╭─ Collected material

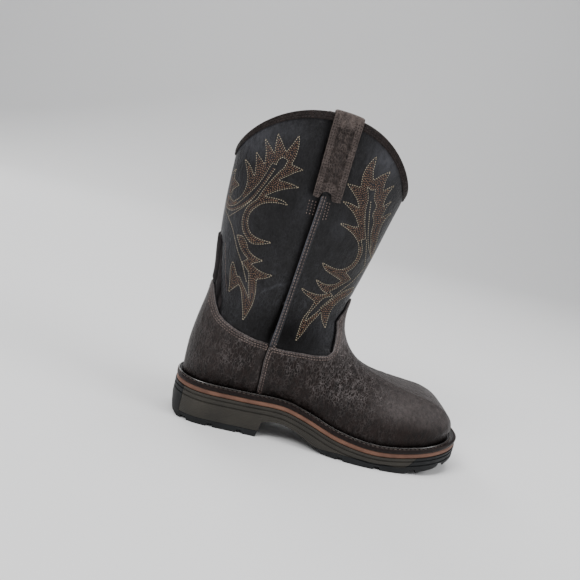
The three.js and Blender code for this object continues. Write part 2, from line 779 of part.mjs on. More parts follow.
// Pull strap: a doubled leg outside, a loop over the collar and a leg inside
const collarPoints = grid[levels].slice(0, halfSteps + 1);
function collarHeight(x) {
  let k = 0;
  while (k < halfSteps - 1 && collarPoints[k + 1].x < x) k++;
  const a = collarPoints[k];
  const b = collarPoints[k + 1];
  return mix(a.z, b.z, (x - a.x) / (b.x - a.x));
}
function strapSolid(side) {
  const off = 2 * clearance;
  const overBinding = bindingThickness + 3.4 * clearance;
  const mid = -wall / 2;
  const legs = [
    { rise: -strapDrop, out: off },
    { rise: -strapDrop * 0.72, out: off },
    { rise: -strapDrop * 0.46, out: off },
    { rise: -bindingDepth * 2.4, out: off },
    { rise: -bindingDepth - 1, out: overBinding },
    { rise: 0, out: overBinding },
  ];
  const sign = side === "outer" ? -1 : 1;
  const rings = [];
  const pointAt = (row, rise, out) => {
    const down = Math.min(Math.max(-rise / strapDrop, 0), 1);
    const half = (strapWidth - strapTaper * down) / 2;
    const x = strapAlong * soleLength - strapLean * down + row.across * half;
    const top = collarHeight(x);
    const y = upperBreadth(side, x, top + Math.min(rise, 0));
    return new THREE.Vector3(x, centreY(x) + sign * (y + out), top + rise);
  };
  const addRing = (place) => {
    const face = (thick) => strapEnd.map((row) => place(row, thick));
    const ring = [...face(0), ...face(strapThickness).reverse()];
    rings.push(side === "outer" ? ring.reverse() : ring);
  };
  legs.forEach((leg, k) => {
    addRing((row, thick) => pointAt(row, leg.rise + (k === 0 ? row.rise : 0), leg.out + thick));
  });
  for (const turn of [0.25, 0.5, 0.75]) {
    addRing((row, thick) => {
      const breadth = wall / 2 + overBinding + thick;
      const rise = (strapLoop + thick) * Math.sqrt(Math.sin(Math.PI * turn));
      const cos = Math.cos(Math.PI * turn);
      return pointAt(row, rise, mid + breadth * Math.sign(cos) * Math.sqrt(Math.abs(cos)));
    });
  }
  const back = legs.slice(2).reverse();
  back.forEach((leg, k) => {
    const last = k === back.length - 1;
    addRing((row, thick) => pointAt(row, last ? -strapInnerDrop : leg.rise, -wall - leg.out - thick));
  });
  return ringSolid(rings, false);
}

// Insole: the board inside the boot, with the filler that closes the welt's ring
function insoleSolid() {
  const layer = layerPrism(clearance, clearance + insoleThickness);
  const board = planPrism(featherInset(-wall - 0.9)).intersect(layer);
  const filling = layerPrism(-weltThickness, clearance + 1);
  return board.add(planPrism(evenInset(weltBand + clearance)).intersect(filling));
}

const root = new THREE.Group();
const boot = new THREE.Group();
boot.position.x = -heelLug;
root.add(boot);

const paint = (color, roughness) => new THREE.MeshStandardMaterial({ color, roughness, metalness: 0 });
const leatherBlack = paint(0x2a2827, 0.5);
const leatherBrown = paint(0x3a2c29, 0.6);
const stretchBlack = paint(0x242122, 0.9);
const linerTan = paint(0x6b5a48, 0.9);
const rubberBlack = paint(0x1b1c1d, 0.7);
const rubberGrey = paint(0x3d3a35, 0.65);
const stripeTan = paint(0x9a5a3f, 0.6);
const weltBrown = paint(0x2c2020, 0.45);

function addSolid(name, solid, material) {
  const mesh = new THREE.Mesh(geometryOf(solid), material);
  mesh.name = name;
  boot.add(mesh);
}

const heelBox = [[-heelLength, -seatHeight], [heelLength * 1.1, -seatHeight],
  [heelLength * 1.1, 2 * seatHeight], [-heelLength, 2 * seatHeight]];
addSolid("tread_heel", blackSolid.intersect(sidePrism(heelBox)), rubberBlack);
addSolid("tread_fore", blackSolid.subtract(sidePrism(heelBox)), rubberBlack);
addSolid("sole_unit", unitSolid, rubberGrey);
addSolid("midsole_stripe", stripeSolid(), stripeTan);
addSolid("welt", weltSolid(), weltBrown);
addSolid("insole", insoleSolid(), linerTan);
addSolid("upper", upperSolid, leatherBlack);
addSolid("vamp", vampSolid(), leatherBrown);
addSolid("counter", counterSolid(), leatherBrown);
addSolid("seam_lap_outer", seamLapSolid(-reach, 0), leatherBlack);
addSolid("seam_lap_inner", seamLapSolid(0, reach), leatherBlack);
addSolid("collar_binding", bindingSolid(), leatherBlack);
addSolid("pull_strap_outer", strapSolid("outer"), leatherBrown);
addSolid("pull_strap_inner", strapSolid("inner"), leatherBrown);
addSolid("gusset_back", gussetSolid(), stretchBlack);

export default root;
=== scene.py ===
# %% [markdown]
# # A western work boot
# The boot in the photo is a pull-on boot for the right foot: a black shaft over a brown vamp and
# counter, on a welt, a terracotta midsole stripe and a rubber sole with black lugs. This lesson
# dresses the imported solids. It uses the same size tables as they do, so each smooth piece lies where
# its solid is. Lengths are typed in millimetres and become metres when a mesh is filled in.

# %% Load the frame
import math

import bmesh
import bpy
import numpy as np
from mathutils import Matrix, Vector


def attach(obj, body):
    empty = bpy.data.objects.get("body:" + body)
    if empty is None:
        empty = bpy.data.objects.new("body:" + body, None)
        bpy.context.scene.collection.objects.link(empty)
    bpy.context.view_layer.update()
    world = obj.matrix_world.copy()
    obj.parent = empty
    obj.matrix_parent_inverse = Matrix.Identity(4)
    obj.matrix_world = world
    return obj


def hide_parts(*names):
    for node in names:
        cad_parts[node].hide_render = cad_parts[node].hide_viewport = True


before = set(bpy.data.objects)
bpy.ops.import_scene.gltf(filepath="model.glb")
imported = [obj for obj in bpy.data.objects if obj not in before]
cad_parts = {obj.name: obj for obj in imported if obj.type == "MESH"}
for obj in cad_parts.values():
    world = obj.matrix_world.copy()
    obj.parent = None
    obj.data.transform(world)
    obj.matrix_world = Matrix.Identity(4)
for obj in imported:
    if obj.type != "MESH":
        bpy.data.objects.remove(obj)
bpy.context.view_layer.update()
MM = 0.001
bpy.ops.object.select_all(action="DESELECT")
print("nodes:", sorted(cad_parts))

# %% [markdown]
# ## Camera
# The camera stands about 0.8 m from the boot, a little above it and a little towards the toe's left,
# and it is rolled so that the toe points down, as in the photo.

# %% Camera
CAMERA = {"azimuth": 5.0, "elevation": 10.9, "roll": 14.1, "distance": 800.0, "focal_px": 797.0}
PHOTO_WIDTH, SENSOR_WIDTH = 580, 36.0
TARGET = Vector((34.0, 0.0, 145.0)) * MM


def camera_matrix():
    az, el, roll = (math.radians(CAMERA[k]) for k in ("azimuth", "elevation", "roll"))
    back = Vector((-math.sin(az) * math.cos(el), -math.cos(az) * math.cos(el), math.sin(el)))
    right = (-back).cross(Vector((0, 0, 1))).normalized()
    up = right.cross(-back)
    x_axis = right * math.cos(roll) + up * math.sin(roll)
    y_axis = up * math.cos(roll) - right * math.sin(roll)
    place = TARGET + back * CAMERA["distance"] * MM
    columns = Matrix((x_axis, y_axis, back)).transposed().to_4x4()
    return Matrix.Translation(place) @ columns


bpy.ops.object.camera_add()
camera = bpy.context.object
camera.name = "camera"
camera.matrix_world = camera_matrix()
camera.data.sensor_width = SENSOR_WIDTH
camera.data.lens = CAMERA["focal_px"] / PHOTO_WIDTH * SENSOR_WIDTH
camera.data.clip_start = 0.05
bpy.context.scene.camera = camera
print("camera at", [round(c, 3) for c in camera.matrix_world.translation])

# %% [markdown]
# ## Floor and light
# The boot stands on a plain pale floor that rises behind it in a soft curve, so no horizon shows.
# Large area lights give the broad, soft reflections that leather shows under a studio box.

# %% Floor
bpy.ops.mesh.primitive_plane_add(size=1.0, location=(0, 0, 0))
floor = bpy.context.object
floor.name = "floor"
floor.scale = (7.0, 5.0, 1.0)
bpy.ops.object.transform_apply(scale=True)
bpy.ops.object.mode_set(mode="EDIT")
bpy.ops.mesh.select_mode(type="EDGE")
bpy.ops.mesh.select_all(action="DESELECT")
bpy.ops.object.mode_set(mode="OBJECT")
for edge in floor.data.edges:
    edge.select = all(floor.data.vertices[k].co.y > 2.4 for k in edge.vertices)
bpy.ops.object.mode_set(mode="EDIT")
bpy.ops.mesh.extrude_region_move(TRANSFORM_OT_translate={"value": (0, 0.0, 3.0)})
bpy.ops.object.mode_set(mode="OBJECT")
curve = floor.modifiers.new("sweep", "BEVEL")
curve.width = 0.9
curve.segments = 16
bpy.ops.object.modifier_apply(modifier="sweep")
bpy.ops.object.shade_smooth()
print("floor faces:", len(floor.data.polygons))

# %% Lights
LIGHTS = [
    # name, place, aimed at, size, watts
    ("key", (-1.1, -1.2, 1.9), (0.02, 0, 0.15), 1.0, 40.0),
    ("toe_side", (1.6, -0.7, 1.3), (0.08, 0, 0.1), 1.0, 20.0),
    ("overhead", (0.3, 0.1, 2.2), (0.03, 0, 0.1), 1.2, 26.0),
    ("back_rim", (-0.9, 1.5, 1.1), (0, 0, 0.2), 1.0, 14.0),
]
for name, place, aim, size, watts in LIGHTS:
    bpy.ops.object.light_add(type="AREA", location=place)
    light = bpy.context.object
    light.name = name
    light.data.size = size
    light.data.energy = watts
    light.rotation_euler = (Vector(aim) - Vector(place)).to_track_quat("-Z", "Y").to_euler()
world = bpy.data.worlds.new("studio")
bpy.context.scene.world = world
world.use_nodes = True
world.node_tree.nodes["Background"].inputs["Color"].default_value = (0.86, 0.87, 0.9, 1)
world.node_tree.nodes["Background"].inputs["Strength"].default_value = 0.4
print("lights:", len(LIGHTS))

# %% [markdown]
# ## Sizes
# The tables below are the maker's measures of the last and the sole. Each is a short list of places
# along the sole, or heights up the shaft, with the breadth there; a smooth curve runs through them.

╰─

Quote the lines that begin at the line containing "# dresses the" and end at the line containing "bpy.context.scene.collection.objects.link(empty)", keeping both of those lines.

_Answer_
# dresses the imported solids. It uses the same size tables as they do, so each smooth piece lies where
# its solid is. Lengths are typed in millimetres and become metres when a mesh is filled in.

# %% Load the frame
import math

import bmesh
import bpy
import numpy as np
from mathutils import Matrix, Vector


def attach(obj, body):
    empty = bpy.data.objects.get("body:" + body)
    if empty is None:
        empty = bpy.data.objects.new("body:" + body, None)
        bpy.context.scene.collection.objects.link(empty)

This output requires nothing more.